## Work required:
Exactly the lines from the one that contains "grip_sleeve()" to the one that contains "before = set(bpy.data.objects)", both lines included, should be copied, and no others.

## Information supplied:
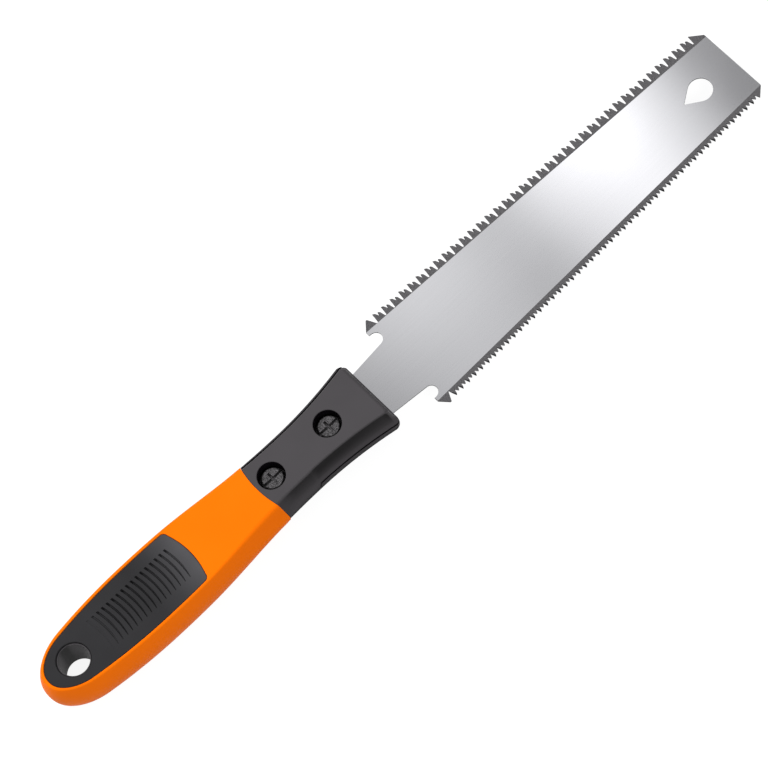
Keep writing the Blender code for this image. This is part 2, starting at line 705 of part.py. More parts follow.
# The empty carries every piece, and centres the saw's outline on the origin
frame = bpy.data.objects.new("saw_frame", None)
saw.objects.link(frame)
saw_outline = blade_outline()
reach = [y for x, y in saw_outline]
frame.location = (-TIP_POSITION / 2, -(max(reach) + min(reach)) / 2, 0)

orange = make_material("orange_overmould", (1.0, 0.24, 0.006), 0.45)
rubber = make_material("dark_rubber", (0.043, 0.041, 0.045), 0.6)
black = make_material("black_plastic", (0.09, 0.085, 0.09), 0.45)
zinc = make_material("dark_zinc_steel", (0.2, 0.19, 0.2), 0.35, 1.0)
steel = make_material("blade_steel", (0.62, 0.62, 0.64), 0.3, 1.0)

grip_sleeve()
grip_pads()
handle_core()
clamp_cover()
clamp_screws()
clamp_nuts()
blade(saw_outline)
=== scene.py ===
import math

import bmesh
import bpy
from mathutils import Matrix, Vector


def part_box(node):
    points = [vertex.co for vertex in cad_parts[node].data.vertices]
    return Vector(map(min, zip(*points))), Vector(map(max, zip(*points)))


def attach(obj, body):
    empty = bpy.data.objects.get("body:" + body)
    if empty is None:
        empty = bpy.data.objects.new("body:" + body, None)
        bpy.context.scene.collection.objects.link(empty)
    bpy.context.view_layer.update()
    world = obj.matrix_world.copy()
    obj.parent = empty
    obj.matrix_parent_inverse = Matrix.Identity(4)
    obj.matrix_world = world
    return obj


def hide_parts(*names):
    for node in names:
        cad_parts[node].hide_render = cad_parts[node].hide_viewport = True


# A double-edged pull saw: its surfaces, teeth and ribs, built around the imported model. Every mesh is
# drawn in the saw's own place: X from the butt of the grip, Y across the blade (coarse teeth on +Y,
# fine teeth on -Y) and Z up from the face that the handle lies on.
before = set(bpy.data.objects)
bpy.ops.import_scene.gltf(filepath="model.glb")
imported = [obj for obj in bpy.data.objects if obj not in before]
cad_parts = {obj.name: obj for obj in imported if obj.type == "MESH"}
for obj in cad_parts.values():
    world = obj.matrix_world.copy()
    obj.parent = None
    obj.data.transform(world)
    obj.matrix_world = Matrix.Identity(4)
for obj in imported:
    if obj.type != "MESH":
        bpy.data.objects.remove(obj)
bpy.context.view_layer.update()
MM = 0.001


# Grip sleeve. An orange elastomer skin moulded over the handle's black core, smooth and satin. It
# bulges to fill the palm and draws in to a neck, and each face has a window for a rubber pad.
GAP = 0.3 * MM
GRIP_LENGTH = 93.6 * MM
CLAMP_LENGTH = 49.7 * MM
HANDLE_LENGTH = GRIP_LENGTH + CLAMP_LENGTH
HANDLE_THICKNESS = 16.0 * MM
MIDDLE = HANDLE_THICKNESS / 2
BUTT_TAPER = 4.7 * MM
BUTT_ROUND_LENGTH = 16.0 * MM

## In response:
grip_sleeve()
grip_pads()
handle_core()
clamp_cover()
clamp_screws()
clamp_nuts()
blade(saw_outline)
=== scene.py ===
import math

import bmesh
import bpy
from mathutils import Matrix, Vector


def part_box(node):
    points = [vertex.co for vertex in cad_parts[node].data.vertices]
    return Vector(map(min, zip(*points))), Vector(map(max, zip(*points)))


def attach(obj, body):
    empty = bpy.data.objects.get("body:" + body)
    if empty is None:
        empty = bpy.data.objects.new("body:" + body, None)
        bpy.context.scene.collection.objects.link(empty)
    bpy.context.view_layer.update()
    world = obj.matrix_world.copy()
    obj.parent = empty
    obj.matrix_parent_inverse = Matrix.Identity(4)
    obj.matrix_world = world
    return obj


def hide_parts(*names):
    for node in names:
        cad_parts[node].hide_render = cad_parts[node].hide_viewport = True


# A double-edged pull saw: its surfaces, teeth and ribs, built around the imported model. Every mesh is
# drawn in the saw's own place: X from the butt of the grip, Y across the blade (coarse teeth on +Y,
# fine teeth on -Y) and Z up from the face that the handle lies on.
before = set(bpy.data.objects)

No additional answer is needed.